3'lü defansa karşı olan taraftarlarımızın bu du diziliş anlayabilmeleri için 4-5 hafta bu 3 takımı izlemesini tavsiye ediyorum. city'i de bunların arasına koyabiliriz belki ama onlar klasmanımız sayılmazlar. eminim ki izledikten sonra sempatileri artacak.
3'lü defans, hem enine hem de boyuna sahayı çok iyi parselleyebiliyor(futbolcular pozisyonunu doğru alırsa). enine 3'lü ve 5'lü defans orta saha kontrolü, rakibe alan bırakmıyor. özellikle en büyük problemimiz olan geçiş hücumlarını önlemede gerideki 3'lünün inanılmaz etkisini görüyorsunuz. yine rakip yarı alanda kaptırılan toplarda 5'li orta sahanın alan daraltarak pres ile top kazanma şansı artıyor, keza 5 kişilik orta saha ile enine kalabalık oluyorsunuz. bizim gibi pres futbolu oynayan takımlar için bulunmaz nimet.

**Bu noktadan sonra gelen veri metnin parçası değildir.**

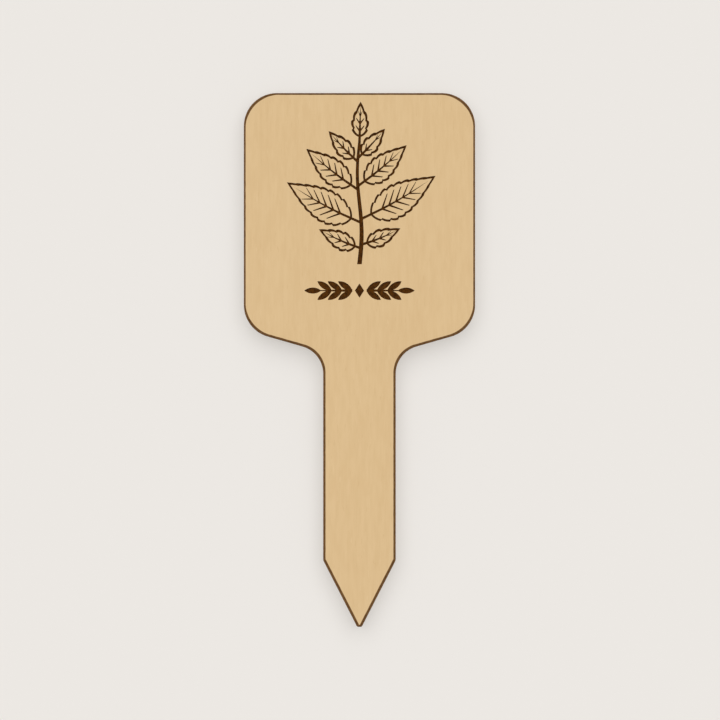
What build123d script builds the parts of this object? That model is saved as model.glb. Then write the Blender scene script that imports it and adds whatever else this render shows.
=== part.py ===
from build123d import *
import math
import os

# Plant label stake of three-ply wood, cut and engraved by laser.
# Millimetres. It stands upright with its engraved face towards -Y and its middle ply on y = 0.
# The origin is on the stem's centre line at the soil line, when the stem is planted.

# The blank's outline
stake_height = 150.0
planted_depth = 50.0
head_width = 65.0
head_side_height = 66.5
head_corner_radius = 9.3
shoulder_drop = 6.4
neck_radius = 8.0
stem_width = 20.4
point_length = 18.7
point_corner_radius = 1.5
tip_width = 1.3
tip_radius = 0.6

# The plies and the glue between them
face_ply = 0.8
core_ply = 1.2
glue_film = 0.1

# The arris that the laser burns off, deeper in front where the beam goes in
front_burn_width = 0.35
front_burn_depth = 0.25
back_burn_width = 0.2
back_burn_depth = 0.15

# The engraving's depth, its lines and its places on the head
engraving_depth = 0.3
line_width = 0.6
midrib_width = 0.75
vein_width = 0.75
vein_end_width = 0.35
sprig_side_margin = 11.0
sprig_top_margin = 2.4
band_side_margin = 17.0
band_height = 5.6
band_gap = 4.6
band_bottom_margin = 8.2

# The herb sprig
stalk_base_width = 1.3
stalk_end_width = 0.75
stalk_sway = 0.6
stalk_steps = 6
stalk_height_share = 0.75
leaf_width_share = 0.37
petiole_share = 0.12
blade_fullness_share = 0.72
curl_share = 0.14
tooth_height = 0.55
tooth_pitch = 2.7
fewest_teeth = 3
vein_pitch = 4.0
fewest_veins = 2
midrib_share = 0.9
first_vein_share = 0.17
last_vein_share = 0.58
vein_slant_share = 0.14
vein_reach_share = 0.82
# The arc of a tooth: how far along its pitch, and how much of its height
tooth_shares = [(0.0, 0.0), (0.4, 0.8), (0.8, 1.0)]
# Each leaf: how far up the stalk it grows, its lean from upright as a share of a right angle,
# to the right if positive, and its length as a share of the sprig's half width
leaf_shares = [
    (0.13, -0.80, 0.60),
    (0.16, 0.82, 0.55),
    (0.34, -0.75, 1.10),
    (0.37, 0.73, 1.12),
    (0.61, -0.63, 0.86),
    (0.64, 0.61, 0.83),
    (0.84, -0.53, 0.55),
    (0.87, 0.52, 0.52),
    (1.00, 0.02, 0.53),
]

# The leaf band below it
lozenge_width = 2.6
lozenge_height = 4.0
lozenge_gap = 0.7
rule_width = 0.8
rule_end_width = 0.3
band_leaf_length = 4.8
band_leaf_width = 1.7
band_leaf_lean = 33.0
band_leaf_pairs = 3

top = stake_height - planted_depth
tip = -planted_depth
front_face = core_ply / 2 + glue_film + face_ply
front_bond = core_ply / 2 + glue_film
core_front = core_ply / 2
back_bond = -core_front - glue_film
sprig_top = top - sprig_top_margin
band_middle = top - head_side_height + band_bottom_margin + band_height / 2
sprig_bottom = band_middle + band_height / 2 + band_gap
sprig_height = sprig_top - sprig_bottom
sprig_half_width = head_width / 2 - sprig_side_margin
band_half_width = head_width / 2 - band_side_margin


def stake_outline():
    """The blank's outline: head, shoulders, stem and point."""
    right_side = [
        (head_width / 2, top, head_corner_radius),
        (head_width / 2, top - head_side_height, head_corner_radius),
        (stem_width / 2, top - head_side_height - shoulder_drop, neck_radius),
        (stem_width / 2, tip + point_length, point_corner_radius),
        (tip_width / 2, tip, tip_radius),
    ]
    left_side = [(-x, z, radius) for x, z, radius in reversed(right_side)]
    corners = right_side + left_side
    with BuildSketch() as outline:
        with BuildLine():
            FilletPolyline(*[(x, z) for x, z, _ in corners], radius=[r for _, _, r in corners], close=True)
        make_face()
    return outline.sketch


def stalk_point(height_share, aside=0):
    """A point of the sprig's stalk, which sways to and fro on its way up."""
    sway = stalk_sway * math.sin(2 * math.pi * height_share)
    return Vector(sway + aside, sprig_bottom + height_share * stalk_height_share * sprig_height)


def blade_half_width(length, share):
    """Half the width of a leaf of this length, at a share of the way up its blade."""
    return leaf_width_share * length / 2 * math.sin(math.pi * share**blade_fullness_share)


def blade_teeth(length, inset):
    """The teeth on one side of a blade drawn in by an inset, and its tip, as places (along, aside)."""
    start = petiole_share * length + inset
    reach = length - 2 * inset - start
    narrowing = 1 - 2 * inset / (leaf_width_share * length)
    count = max(round(length / tooth_pitch), fewest_teeth)
    teeth = []
    for tooth in range(count):
        places = []
        for step_share, rise_share in tooth_shares:
            share = (tooth + step_share) / count
            rise = rise_share * tooth_height * (1 - share**2)
            places.append((start + share * reach, narrowing * (blade_half_width(length, share) + rise)))
        teeth.append(places)
    return teeth, (start + reach, 0)


def ribbed_side(length):
    """One side of a leaf's stalk and midrib, out and back along each vein, as (along, aside)."""
    petiole = petiole_share * length
    blade = length - petiole
    veins = max(round(blade / vein_pitch), fewest_veins)
    side = [(0, midrib_width / 2)]
    for vein in range(veins):
        share = first_vein_share + (last_vein_share - first_vein_share) * vein / (veins - 1)
        end_share = share + vein_slant_share
        root = petiole + share * blade
        end = petiole + end_share * blade
        rib = midrib_width / 2 * (1 - share)
        reach = vein_reach_share * (blade_half_width(length, end_share) - line_width)
        side += [(root, rib), (end, reach), (end + vein_end_width, reach), (root + vein_width, rib)]
    return side + [(midrib_share * length, 0)]


def line_leaf(height_share, lean_share, length_share):
    """One leaf drawn in line: its toothed edge, midrib and veins."""
    foot = stalk_point(height_share)
    length = length_share * sprig_half_width
    curl = curl_share * lean_share * length

    def placed(along, aside):
        """A place on the leaf, whose axis leans over and curls up at the end."""
        point = Vector(along, aside + curl * (along / length) ** 2)
        return foot + point.rotate(Axis.Z, 90 - 90 * lean_share)

    def toothed_edge(inset):
        """The edge of the blade drawn in by an inset, tooth by tooth on both sides."""
        teeth, blade_tip = blade_teeth(length, inset)
        for side in (1, -1):
            arcs = [[placed(along, side * aside) for along, aside in tooth] for tooth in teeth]
            ends = [start for start, _, _ in arcs[1:]] + [placed(*blade_tip)]
            for (start, middle, crest), end in zip(arcs, ends):
                ThreePointArc(start, middle, crest)
                Line(crest, end)

    ribs = ribbed_side(length)
    other_ribs = [(along, -aside) for along, aside in reversed(ribs) if aside > 0]
    with BuildSketch() as drawing:
        with BuildLine():
            toothed_edge(0)
        make_face()
        with BuildLine():
            toothed_edge(line_width)
        make_face(mode=Mode.SUBTRACT)
        with BuildLine():
            Polyline(*[placed(*place) for place in ribs + other_ribs], close=True)
        make_face()
    return drawing.sketch


def sprig_stalk():
    """The sprig's stalk, which narrows on its way up."""
    heights = [step / stalk_steps for step in range(stalk_steps + 1)]
    widths = [stalk_base_width + (stalk_end_width - stalk_base_width) * height for height in heights]
    left = [stalk_point(height, -width / 2) for height, width in zip(heights, widths)]
    right = [stalk_point(height, width / 2) for height, width in zip(heights, widths)]
    with BuildSketch() as drawing:
        with BuildLine():
            Spline(*left)
            Line(left[-1], right[-1])
            Spline(*reversed(right))
            Line(right[0], left[0])
        make_face()
    return drawing.sketch


def band_leaf(along, heading):
    """One solid leaf of the band, between two arcs, from its foot on the rule."""
    foot = Vector(along, band_middle)
    end = foot + Vector(band_leaf_length, 0).rotate(Axis.Z, heading)
    bulge = Vector(0, band_leaf_width / 2).rotate(Axis.Z, heading)
    middle = (foot + end) / 2
    with BuildSketch() as drawing:
        with BuildLine():
            ThreePointArc(foot, middle + bulge, end)
            ThreePointArc(end, middle - bulge, foot)
        make_face()
    return drawing.sketch


def leaf_band():
    """The band: a lozenge in the middle, and on each side a rule with pairs of leaves."""
    rule_start = lozenge_width / 2 + lozenge_gap
    last_foot = band_half_width - band_leaf_length
    rule_end = last_foot + rule_end_width
    with BuildSketch() as drawing:
        with Locations((0, band_middle)):
            Polygon(
                (lozenge_width / 2, 0),
                (0, lozenge_height / 2),
                (-lozenge_width / 2, 0),
                (0, -lozenge_height / 2),
            )
            Polygon(
                (rule_start, rule_width / 2),
                (rule_start, -rule_width / 2),
                (rule_end, -rule_end_width / 2),
                (rule_end, rule_end_width / 2),
                align=None,
            )
        add(band_leaf(last_foot, 0))
        for pair in range(band_leaf_pairs):
            foot = rule_start + (last_foot - rule_start) * pair / band_leaf_pairs
            add(band_leaf(foot, band_leaf_lean))
            add(band_leaf(foot, -band_leaf_lean))
        mirror(about=Plane.YZ)
    return drawing.sketch


os.makedirs("parts", exist_ok=True)

# Front veneer, with its burnt arris and the engraving
with BuildPart() as front_veneer:
    with BuildSketch(Plane.XZ.offset(front_face)):
        add(stake_outline())
    extrude(amount=-face_ply)
    front_rim = front_veneer.faces().sort_by(Axis.Y)[0]
    chamfer(front_rim.edges(), length=front_burn_width, length2=front_burn_depth, reference=front_rim)
    with BuildSketch(Plane.XZ.offset(front_face)):
        add([line_leaf(*shares) for shares in leaf_shares])
        add(sprig_stalk())
        add(leaf_band())
    extrude(amount=-engraving_depth, mode=Mode.SUBTRACT)
front_veneer.part.label = "front_veneer"
export_step(front_veneer.part, "parts/front_veneer.step")

# Glue between the front veneer and the core
with BuildPart() as front_glue_line:
    with BuildSketch(Plane.XZ.offset(front_bond)):
        add(stake_outline())
    extrude(amount=-glue_film)
front_glue_line.part.label = "front_glue_line"
export_step(front_glue_line.part, "parts/front_glue_line.step")

# Core veneer, with its grain across the stake
with BuildPart() as core_veneer:
    with BuildSketch(Plane.XZ.offset(core_front)):
        add(stake_outline())
    extrude(amount=-core_ply)
core_veneer.part.label = "core_veneer"
export_step(core_veneer.part, "parts/core_veneer.step")

# Glue between the core and the back veneer
with BuildPart() as back_glue_line:
    with BuildSketch(Plane.XZ.offset(-core_front)):
        add(stake_outline())
    extrude(amount=-glue_film)
back_glue_line.part.label = "back_glue_line"
export_step(back_glue_line.part, "parts/back_glue_line.step")

# Back veneer, with its lighter burnt arris
with BuildPart() as back_veneer:
    with BuildSketch(Plane.XZ.offset(back_bond)):
        add(stake_outline())
    extrude(amount=-face_ply)
    back_rim = back_veneer.faces().sort_by(Axis.Y)[-1]
    chamfer(back_rim.edges(), length=back_burn_width, length2=back_burn_depth, reference=back_rim)
back_veneer.part.label = "back_veneer"
export_step(back_veneer.part, "parts/back_veneer.step")
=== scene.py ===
import math
from typing import NamedTuple

import bpy
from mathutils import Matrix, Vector, noise
from mathutils.geometry import delaunay_2d_cdt, tessellate_polygon


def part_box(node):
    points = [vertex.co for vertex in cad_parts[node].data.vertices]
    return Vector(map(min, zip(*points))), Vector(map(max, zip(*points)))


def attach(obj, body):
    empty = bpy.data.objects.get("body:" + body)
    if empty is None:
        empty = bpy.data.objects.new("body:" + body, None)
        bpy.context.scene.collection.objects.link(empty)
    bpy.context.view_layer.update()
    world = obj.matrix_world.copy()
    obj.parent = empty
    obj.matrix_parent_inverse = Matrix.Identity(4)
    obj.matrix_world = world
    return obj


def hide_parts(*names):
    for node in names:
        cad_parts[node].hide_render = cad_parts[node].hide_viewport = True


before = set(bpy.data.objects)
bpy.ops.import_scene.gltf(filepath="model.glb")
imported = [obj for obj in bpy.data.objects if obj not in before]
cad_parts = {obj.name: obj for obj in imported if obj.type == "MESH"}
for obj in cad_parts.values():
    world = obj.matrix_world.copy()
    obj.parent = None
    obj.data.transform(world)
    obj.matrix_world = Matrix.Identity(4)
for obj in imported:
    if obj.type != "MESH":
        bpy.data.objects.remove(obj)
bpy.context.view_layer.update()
bpy.context.scene.view_settings.view_transform = "Standard"

# Plant label stake of three-ply wood, cut and engraved by laser. It stands upright with its engraved
# face towards -Y. Sizes here are in millimetres, and what is made from them is in metres.
MM = 0.001

# The lowest and highest corners of the plies and of the glue between them, as the frame has them
LAYER_BOXES = {name: [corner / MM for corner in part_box(name)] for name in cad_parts}
CORE_LOW, CORE_HIGH = LAYER_BOXES["core_veneer"]
TIP = CORE_LOW.z
TOP = CORE_HIGH.z
HEAD_WIDTH = CORE_HIGH.x - CORE_LOW.x

# The blank's outline
HEAD_SIDE_HEIGHT = 66.5
HEAD_CORNER_RADIUS = 9.3
SHOULDER_DROP = 6.4
NECK_RADIUS = 8.0
STEM_WIDTH = 20.4
POINT_LENGTH = 18.7
POINT_CORNER_RADIUS = 1.5
TIP_WIDTH = 1.3
TIP_RADIUS = 0.6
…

yine 2 kanat bekinin de geçişlerde hızlı ileri çıkması ile rakip defansı enine genişlemek durumunda bırakıyorsunuz. içeri kateden her +1 futbolcu gol şansı demek.
yatayda da 3'lü dizilimde bir çok katman var. defanstan başlayarak sol ve sağ stoperin rakibe basması sırasında arkada en az 1 kişi bırakarak katman oluşturuyor ve bu ikilinin kademesine girebiliyorsunuz.

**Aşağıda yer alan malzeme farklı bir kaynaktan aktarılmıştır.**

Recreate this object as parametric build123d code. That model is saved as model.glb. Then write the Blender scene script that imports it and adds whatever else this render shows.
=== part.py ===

kanat beklerin pozisyonuna göre hem ileri ikiliye yaklaştırıp ikiye bir şansı elde ediyor, hem de defansif aksiyonlarda sol-sağ stoperlerle kademe, sağ ve sol orta saha içlerle ise sıkıştırma şansı elde ediyorsunuz. ve bunları yaparken defansta +1 stoper, hücumda ise +1 forvet arkası desteği alıyorsunuz.

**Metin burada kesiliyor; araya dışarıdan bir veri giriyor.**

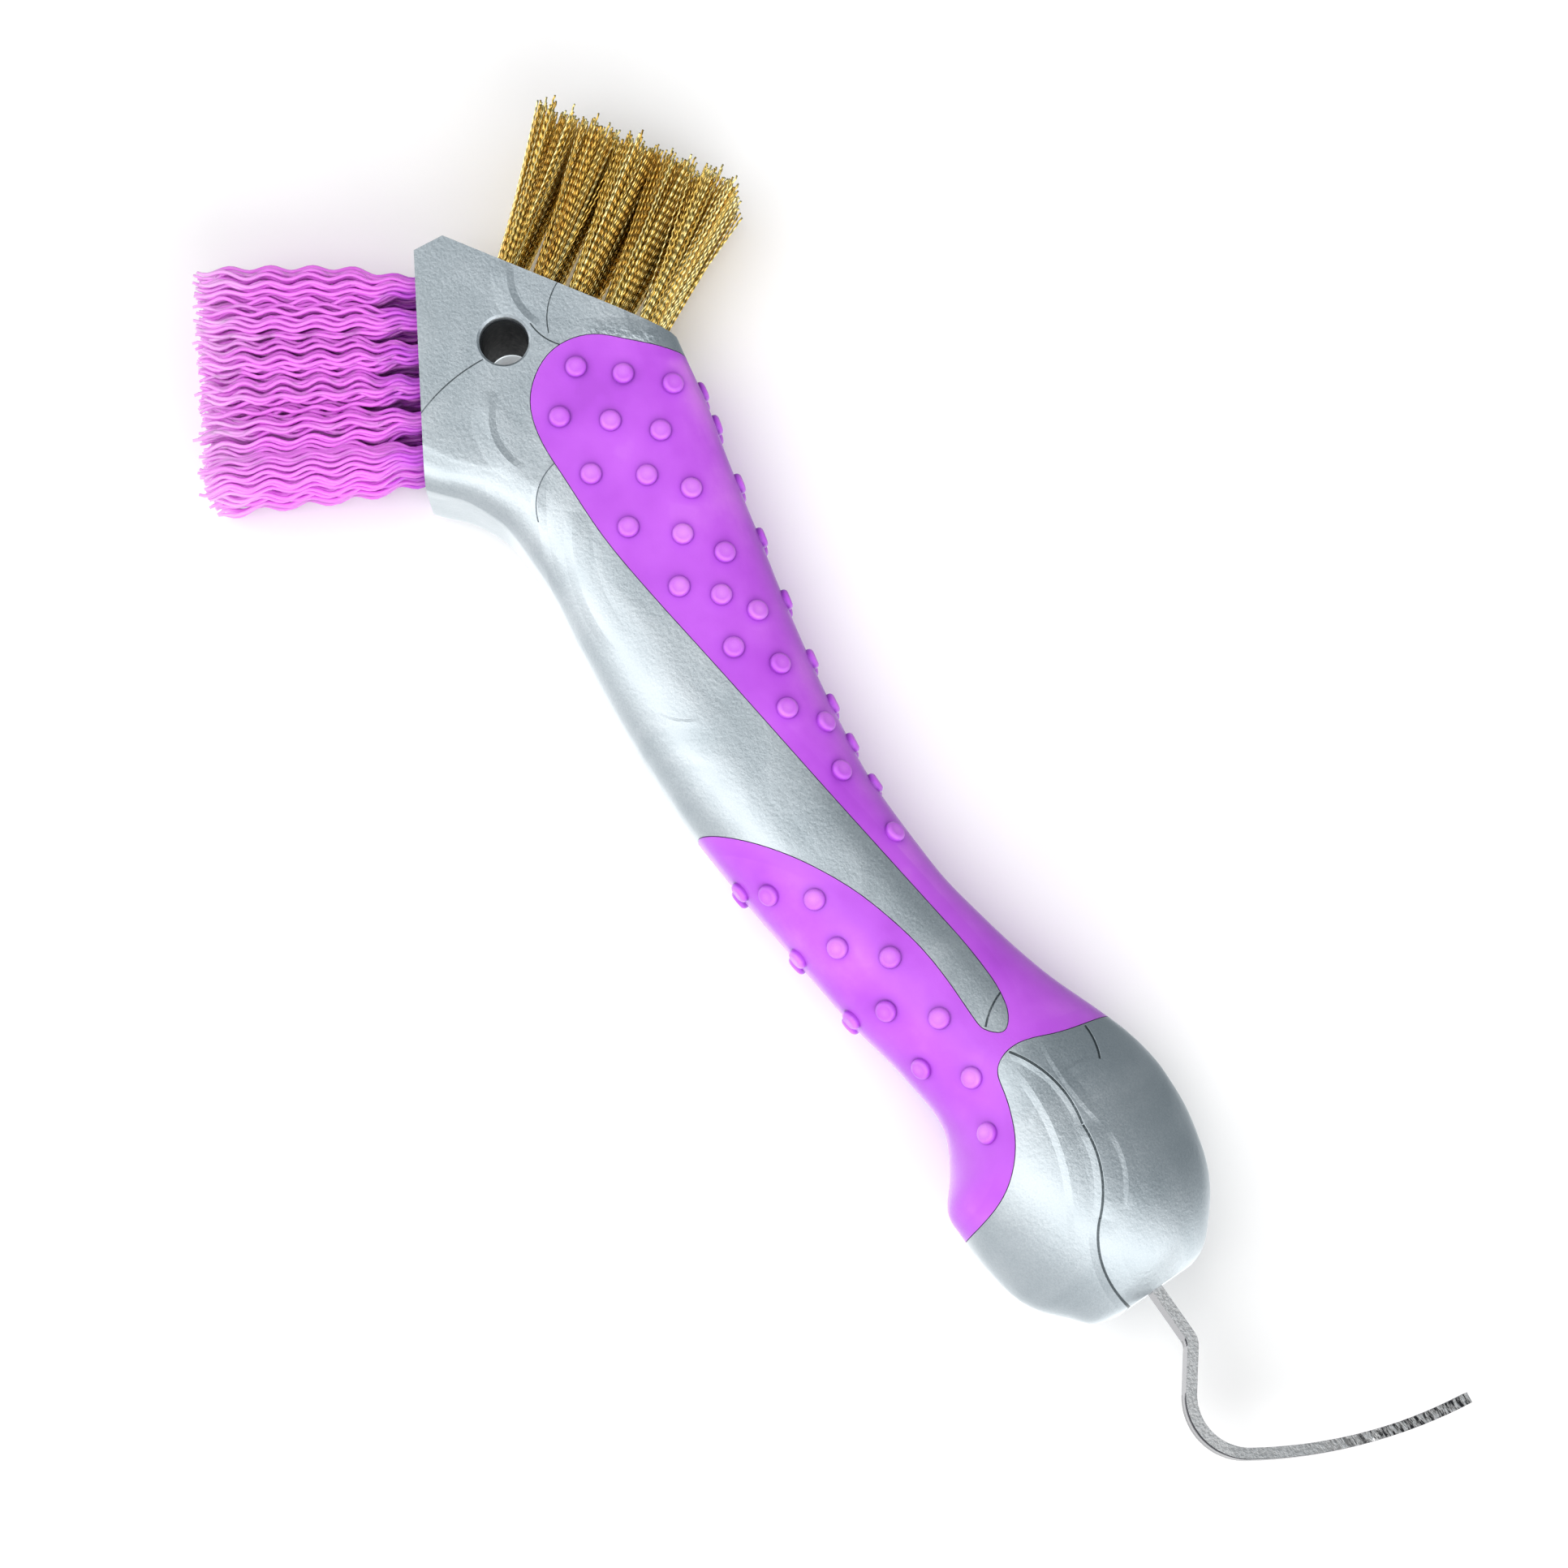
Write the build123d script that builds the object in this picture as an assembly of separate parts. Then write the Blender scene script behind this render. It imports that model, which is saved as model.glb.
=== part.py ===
"""Two-faced cleaning brush with a steel pick on the end of its handle.

Frame, in millimetres: the origin is on the axis of the hanging hole, half way
through the handle's thickness.  +X runs down the handle to the pick, +Y points
to the brass brush, and +Z is square to the flat sides, out of the mould's
parting plane.  The tool is the same above and below that plane.
"""
from build123d import *
import math
import os

# ---- handle: section stations -------------------------------------------------
# Each station is a superellipse in a plane across the handle:
# x, low side y, high side y, half thickness, squareness (2 is an ellipse).
STATIONS = [
    (-26.0, -31.0, 30.0, 10.5, 9.0),
    (-8.0, -29.0, 27.5, 10.5, 9.0),
    (4.0, -26.0, 24.0, 10.5, 8.5),
    (11.0, -22.6, 22.5, 10.5, 7.5),
    (17.0, -17.8, 21.4, 10.5, 6.0),
    (24.0, -15.2, 20.2, 10.4, 4.8),
    (32.0, -15.0, 18.2, 10.3, 4.0),
    (44.0, -16.4, 15.5, 10.4, 3.4),
    (58.0, -17.8, 12.3, 10.7, 3.0),
    (72.0, -18.2, 9.7, 10.9, 2.8),
    (86.0, -17.5, 8.1, 10.7, 2.6),
    (100.0, -16.1, 8.5, 10.4, 2.5),
    (112.0, -14.8, 10.4, 10.3, 2.4),
    (122.0, -13.0, 12.8, 10.8, 2.3),
    (131.0, -12.2, 16.0, 12.2, 2.2),
    (136.0, -14.0, 17.7, 13.2, 2.1),
    (140.0, -16.7, 18.5, 14.0, 2.1),
    (143.0, -19.0, 18.8, 14.4, 2.05),
    (148.0, -19.3, 18.6, 14.7, 2.05),
    (154.0, -18.8, 17.5, 14.5, 2.0),
    (159.0, -17.7, 15.8, 13.5, 2.0),
    (163.0, -15.4, 13.4, 11.7, 2.0),
    (166.0, -12.5, 10.7, 9.4, 2.0),
    (169.0, -7.1, 5.8, 5.9, 2.0),
]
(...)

elfsborg maçında forvet arkası oynayan icardi ve mertens'e, arkasında 2 orta saha ile daha rahat oynama şansı veriyorsunuz. zira defans hattı ile forvet hattı arası mesafe kısalıyor, bu iki isim daha dar alanda enerjilerini kullanıyor. ben özellikle mertens ve torreira'nın sıklıkla şiddetli defansif deparlar atmak zorunda kalmalarından çok rahatsızdım. üçlü formasyonda bunlar azalacaktır.
muhtemel dezavantajlar elbette var. özellikle beklerin kondisyonları çok kritik öneme sahip. geri dönüşlerde tembel davranırlarsa ki bunu elfsborg maçında barış'la yaşadık ve gol yedik, çok sıkıntı yaşanabilir. 2'li forveti ise arkasındaki hat çoğunlukla taşıyabilir fakat yüksek eforlu maçlarda forvet arkası yerine ortada 3 isimle çıkmamız daha faydalı olur. bunun yanında bireysel hataları da mutlak suretle azaltmalıyız. oyun ezberi ve pozisyon bilgisi elbette ki çok büyük öneme sahip ve oynadıkça gelişecektir.